XML 54 R10.htm IDEA: XBRL DOCUMENT v2.4.0.8
C COMMODITY DERIVATIVE INSTRUMENTS
9 Months Ended
Sep. 30, 2014
Derivative Instruments and Hedging Activities Disclosure [Abstract]  
C COMMODITY DERIVATIVE INSTRUMENTS

Objective and Strategies for Using Commodity Derivative Instruments – In order to mitigate the effect of commodity price uncertainty and enhance the predictability of cash flows relating to the marketing of the Company’s crude oil and natural gas, the Company enters into crude oil and natural gas price commodity derivative instruments with respect to a portion of the Company’s expected production. The commodity derivative instruments used include variable to fixed price commodity swaps, two-way and three-way collars.

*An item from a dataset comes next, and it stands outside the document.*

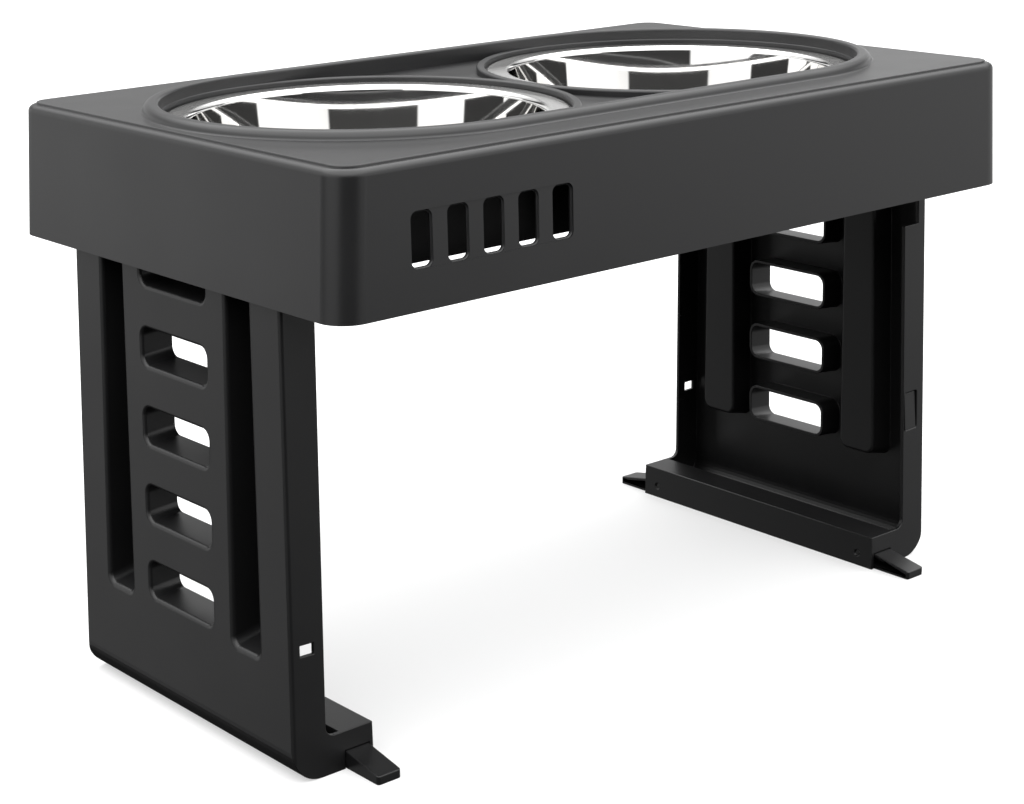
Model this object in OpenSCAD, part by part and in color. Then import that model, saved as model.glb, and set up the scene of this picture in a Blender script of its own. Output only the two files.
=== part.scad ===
// Raised dog feeder: a moulded tray with two lift-out bowls on two plug-in legs.
// The length runs along X, the vented long side faces -Y and the floor is z = 0.

/* [Stand] */
// Height from the floor to the top of the raised surround
stand_h = 300; // [260:1:340]
// Length of the tray across its top edge
tray_l = 449; // [445:1:480]
// Width of the tray across its top edge
tray_w = 270; // [262:1:310]

/* [Tray shell] */
// Height of the skirt below its rounded top edge
skirt_h = 66; // [62:1:80]
// How far each end wall flares out over the height of the skirt
end_flare = 3.9; // [2:0.1:6]
// How far each long wall flares out over the height of the skirt
side_flare = 1.3; // [0.5:0.1:4]
// Radius of the upright corners
corner_r = 14; // [10:0.5:20]
// Radius of the rounded top edge
edge_r = 3.4; // [1:0.1:4]
// Height of the flat deck above the rounded edge
deck_step = 1.2; // [0.6:0.1:2]
// Width of the rounded border that runs round the deck
border_w = 4.2; // [3:0.1:6]
// Thickness of the skirt walls
skirt_t = 2.2; // [1.8:0.1:2.6]
// Thickness of the deck and of the sunken floor
deck_t = 2.5; // [2:0.1:3]

/* [Bowl wells] */
// Height of the raised surround above the deck
ridge_h = 4.2; // [2:0.1:6]
// Width of the raised surround at its foot
ridge_w = 9; // [8:0.1:10]
// Depth of the sunken floor below the deck
well_d = 5.1; // [4:0.1:7]
// Height of the collar round each bowl above the sunken floor
collar_h = 3.5; // [2:0.1:5]
// Thickness of that collar
collar_t = 4.5; // [4:0.1:5]
// Gap between a bowl's rim and its collar
rim_gap = 1.5; // [0.8:0.1:2]
// Gap between a bowl's wall and the edge of its hole
hole_gap = 1.5; // [1:0.1:3]
// Depth of the stiffening lip under that hole and of the cross ribs
lip_h = 4; // [2:0.5:8]
// Height of the two long ribs that hang from the deck beside the wells
brace_h = 49.4; // [30:0.1:56]

/* [Bowls] */
// Outer diameter of a bowl's flange
rim_d = 200; // [192:1:202]
// Width of the flat flange
flange_w = 9.5; // [7:0.5:13]
// Distance between the centres of the two bowls
bowl_pitch = 211; // [208:1:214]
// Inside depth of a bowl
bowl_d = 52; // [35:1:54]
// Thickness of the steel
steel_t = 0.8; // [0.5:0.1:1]
// Radius of the bend from the flange into the wall
bend_r = 3; // [2:0.5:6]
// Radius between the wall and the bottom
bowl_r = 24; // [12:1:30]
// Slope of the wall from upright, in degrees
wall_slope = 6; // [2:1:12]

/* [Vents] */
// Number of vent slots
vents = 5; // [3:1:7]
// Width of one slot
vent_w = 11.6; // [8:0.1:14]
// Height of one slot
vent_h = 25; // [15:0.5:32]
// Distance from one slot to the next
vent_pitch = 20.6; // [18:0.1:24]
// Place of the middle slot along the skirt, from the centre of the tray
vent_x = -140.8; // [-145:0.1:-110]
// Height of the middle of the slots above the lower edge of the skirt
vent_z = 31.5; // [28:0.5:36]
// Radius of the corners of a slot
vent_r = 3.2; // [1:0.1:4]
// Depth of the bars between the slots below the face of the skirt
bar_d = 0.5; // [0.2:0.1:0.8]

/* [Legs] */
// Width of a leg at its top
leg_w = 173; // [165:1:185]
// Depth of a leg from its outer face to the edge of its flanges
leg_d = 19; // [18:0.5:22]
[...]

The fixed price swap and two-way collar contracts entitle the Company to receive settlement from the counterparty for each calculation period in amounts, if any, by which the settlement price for the scheduled trading days applicable for each calculation period is less than the fixed strike price or floor price. The Company would pay the counterparty if the settlement price for the scheduled trading days applicable for each calculation period is more than the fixed strike price or selling price, which would be the product of the notional quantity per calculation period and the excess of the floating price over the fixed or ceiling price with respect to each calculation period. The amount payable by the counterparty, if the floating price is below the fixed or floor price, is the product of the notional quantity per calculation period and the excess of the fixed or floor price over the floating price with respect to each calculation period.

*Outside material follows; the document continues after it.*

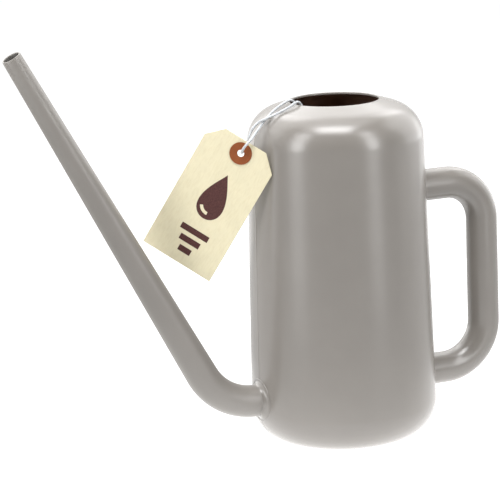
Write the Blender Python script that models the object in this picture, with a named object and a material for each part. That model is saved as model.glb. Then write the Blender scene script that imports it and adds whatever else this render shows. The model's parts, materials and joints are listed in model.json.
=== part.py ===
"""Watering can with a hang tag.

A tall round tank with a domed shoulder and a round filling mouth carries a long bent spout on -X
and a D-shaped tube handle on +X. A card tag hangs on a doubled string that runs over the mouth's rim.
The origin is the middle of the base, on the surface the can stands on. Metres, +Z up.
"""

import math

import bmesh
import bpy
import numpy as np
from mathutils import Matrix, Vector

GAP = 0.0003  # clearance between touching pieces

# Tank: a slightly tapered wall between a rounded foot and a domed shoulder
TANK_HEIGHT = 0.277
FOOT_WALL_RADIUS = 0.0756
SHOULDER_WALL_RADIUS = 0.0710
WALL = 0.0018
FOOT_ROUNDING = 0.0289
SHOULDER_ROUNDING = 0.0290
NECK_SLOPE = math.radians(17.5)  # fall of the cone between the mouth and the shoulder's arc
MOUTH_RADIUS = 0.0359
LIP_CHAMFER = 0.0005
TANK_SIDES = 60
ARC_STEPS = 7  # facets along each rounding of the tank

# Base pan, set into the tank's foot
PAN_RADIUS = 0.0425
PAN_FLANGE = 0.0032
GROOVE_RADIUS = 0.0365
GROOVE_WIDTH = 0.0030
GROOVE_DEPTH = 0.0010
PAN_SIDES = 48

# Spout: centreline in the plane y = 0, from the tip down to a level root
SPOUT_TIP = Vector((-0.2674, 0.0, 0.3353))
SPOUT_CORNER = Vector((-0.1095, 0.0, 0.0381))
SPOUT_BEND = 0.052
SPOUT_RADIUS = 0.0130
SPOUT_WALL = 0.0016
TIP_RADIUS = 0.00775
TIP_WALL = 0.0011
TIP_CUT = math.radians(28.0)  # lean of the tip's cut from level

# Handle: a D in the plane y = 0
HANDLE_RADIUS = 0.0130
HANDLE_WALL = 0.0016
GRIP_X = 0.1309
UPPER_ARM_Z = 0.1977
LOWER_ARM_Z = 0.0418
UPPER_BEND = 0.0330
LOWER_BEND = 0.0370

TUBE_SIDES = 24
SPOUT_BEND_STEPS = 8
HANDLE_BEND_STEPS = 6
TUBE_REACH = 0.0016  # how far each tube's end stands inside the tank wall

# Collars: coved rings round the three roots
COVE = 0.0036  # radius of the cove between a tube and the tank wall
COVE_STEPS = 5
COLLAR_RIM = 0.0006
COLLAR_LIP = 0.0003
COLLAR_SIDES = 36

# Tag: a card with two cut corners, punched near its top
CARD_LEFT = 0.0323  # from the hole's middle to the card's left side
CARD_RIGHT = 0.0298  # and to its right side
CARD_BELOW_HOLE = 0.1037
CARD_ABOVE_HOLE = 0.0107
CARD_CUT = 0.0125
CARD_THICKNESS = 0.0007
HOLE_RADIUS = 0.0029
PATCH_RADIUS = 0.0090
PATCH_THICKNESS = 0.0003
HOLE_CENTRE = Vector((-0.0877, -0.0120, 0.2439))
CARD_TURN = math.radians(34.9)  # the face looks this far from -Y towards -X
CARD_LEAN = math.radians(32.2)  # the card's top leans this far towards +X
HOLE_SIDES = 28

# String: one length, from a pad under the shoulder, over the rim, through the tag and back
STRING_DIAMETER = 0.0022
STRING_SPACING = 0.0031
ROUTE_STEPS = 12  # curve points between two points of the route
RIM_HINGE_X = -0.0405
STRING_PARTING = 0.0005  # gap along the string where it is parted at the rim
STRING_ROUTE = (
    (-0.0431, -0.0085, 0.2706),
    (-0.0428, -0.0084, 0.2679),
    (-0.0407, -0.0083, 0.2652),
    (-0.0375, -0.0081, 0.2642),
    (-0.0335, -0.0076, 0.2660),
    (-0.0317, -0.0073, 0.2697),
    (-0.0317, -0.0074, 0.2743),
    (-0.0336, -0.0079, 0.2778),
    (-0.0368, -0.0089, 0.2790),
    (-0.0422, -0.0104, 0.2768),
    (-0.0487, -0.0110, 0.2743),
    (-0.0560, -0.0114, 0.2717),
    (-0.0636, -0.0104, 0.2690),
    (-0.0698, -0.0079, 0.2660),
    (-0.0742, -0.0069, 0.2618),
    (-0.0769, -0.0068, 0.2576),
    (-0.0793, -0.0077, 0.2534),
    (-0.0817, -0.0090, 0.2493),
    (-0.0839, -0.0102, 0.2461),
    (-0.0862, -0.0118, 0.2447),
    (-0.0882, -0.0150, 0.2451),
    (-0.0883, -0.0178, 0.2477),
    (-0.0866, -0.0196, 0.2510),
    (-0.0833, -0.0200, 0.2540),
    (-0.0790, -0.0175, 0.2569),
    (-0.0738, -0.0136, 0.2603),
    (-0.0686, -0.0099, 0.2636),
    (-0.0606, -0.0053, 0.2690),
    (-0.0535, -0.0019, 0.2732),
    (-0.0466, 0.0010, 0.2759),
    (-0.0415, 0.0030, 0.2777),
    (-0.0368, 0.0044, 0.2788),
    (-0.0337, 0.0050, 0.2776),
    (-0.0318, 0.0052, 0.2740),
    (-0.0318, 0.0054, 0.2697),
    (-0.0336, 0.0057, 0.2660),
    (-0.0376, 0.0061, 0.2642),
    (-0.0407, 0.0063, 0.2652),
    (-0.0428, 0.0066, 0.2679),
    (-0.0431, 0.0068, 0.2706),
)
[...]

A three-way collar consists of a two-way collar contract combined with a put option contract sold by the Company with a strike price below the floor price of the two-way collar. The Company receives price protection at the purchased put option floor price of the two-way collar if commodity prices are above the sold put option strike price. If commodity prices fall below the sold put option strike price, the Company receives the cash market price plus the difference between the two put option strike prices. This type of instrument allows the Company to capture more value in a rising commodity price environment, but limits the benefits in a downward commodity price environment.

While these instruments mitigate the cash flow risk of future reductions in commodity prices, they may also curtail benefits from future increases in commodity prices.

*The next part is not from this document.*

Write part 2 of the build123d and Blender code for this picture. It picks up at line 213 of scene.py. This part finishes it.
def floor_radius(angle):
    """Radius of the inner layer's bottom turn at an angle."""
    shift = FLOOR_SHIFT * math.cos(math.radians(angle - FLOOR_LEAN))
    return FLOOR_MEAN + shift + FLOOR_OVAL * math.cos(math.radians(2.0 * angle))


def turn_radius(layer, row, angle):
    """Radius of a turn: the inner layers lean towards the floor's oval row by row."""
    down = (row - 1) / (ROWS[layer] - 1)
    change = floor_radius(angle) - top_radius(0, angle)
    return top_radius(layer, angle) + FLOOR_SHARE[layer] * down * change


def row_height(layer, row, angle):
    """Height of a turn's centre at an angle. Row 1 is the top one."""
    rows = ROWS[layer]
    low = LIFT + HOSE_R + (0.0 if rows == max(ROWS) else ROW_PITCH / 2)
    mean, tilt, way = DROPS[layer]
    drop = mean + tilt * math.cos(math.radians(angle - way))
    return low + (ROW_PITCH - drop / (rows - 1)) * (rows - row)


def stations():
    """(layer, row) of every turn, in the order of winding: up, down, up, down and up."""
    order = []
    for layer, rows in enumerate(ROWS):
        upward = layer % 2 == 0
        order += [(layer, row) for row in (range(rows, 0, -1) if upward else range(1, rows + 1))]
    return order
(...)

The Company elected to discontinue hedge accounting for all commodity derivative instruments beginning with the 2013 financial year. The balance in other comprehensive income (“OCI”) at year-end 2012 will remain in accumulated other comprehensive income (“AOCI”) until such time that the original hedged forecasted transaction occurs. The last of these contracts will expire in December 2016. Starting with year 2013, mark-to-market adjustments to the contracts that were in AOCI at year-end 2012 will not be made to AOCI, but instead are recognized in earnings, as are all other commodity derivative contracts going forward. As a result of discontinuing the application of hedge accounting, the Company’s earnings are potentially more volatile. See Note B – Fair Value Measurements for a discussion of methods and assumptions used to estimate the fair values of the Company’s commodity derivative instruments.

 

Counterparty Credit Risk – Commodity derivative instruments expose the Company to counterparty credit risk. The Company’s commodity derivative instruments are with Société Générale (“SocGen”) which is rated “A” by Standard and Poor’s, “A2” by Moody’s, and “A” by Fitch. Commodity derivative contracts are executed under master agreements which allow the Company, in the event of default, to elect early termination of all contracts. If the Company chooses to elect early termination, all asset and liability positions would be netted and settled at the time of election.

 

In conjunction with certain derivative hedging activity, the Company deferred the payment of $153,389 put premiums ($128,886 in both current other deferred charges and current other accrued liabilities and $24,503 in both other noncurrent assets and other noncurrent liabilities) for production months January 2015 through December 2015. The put premium liabilities become payable monthly as the hedge production month becomes the prompt production month. The Company will begin amortizing the deferred put premium liabilities in January 2015.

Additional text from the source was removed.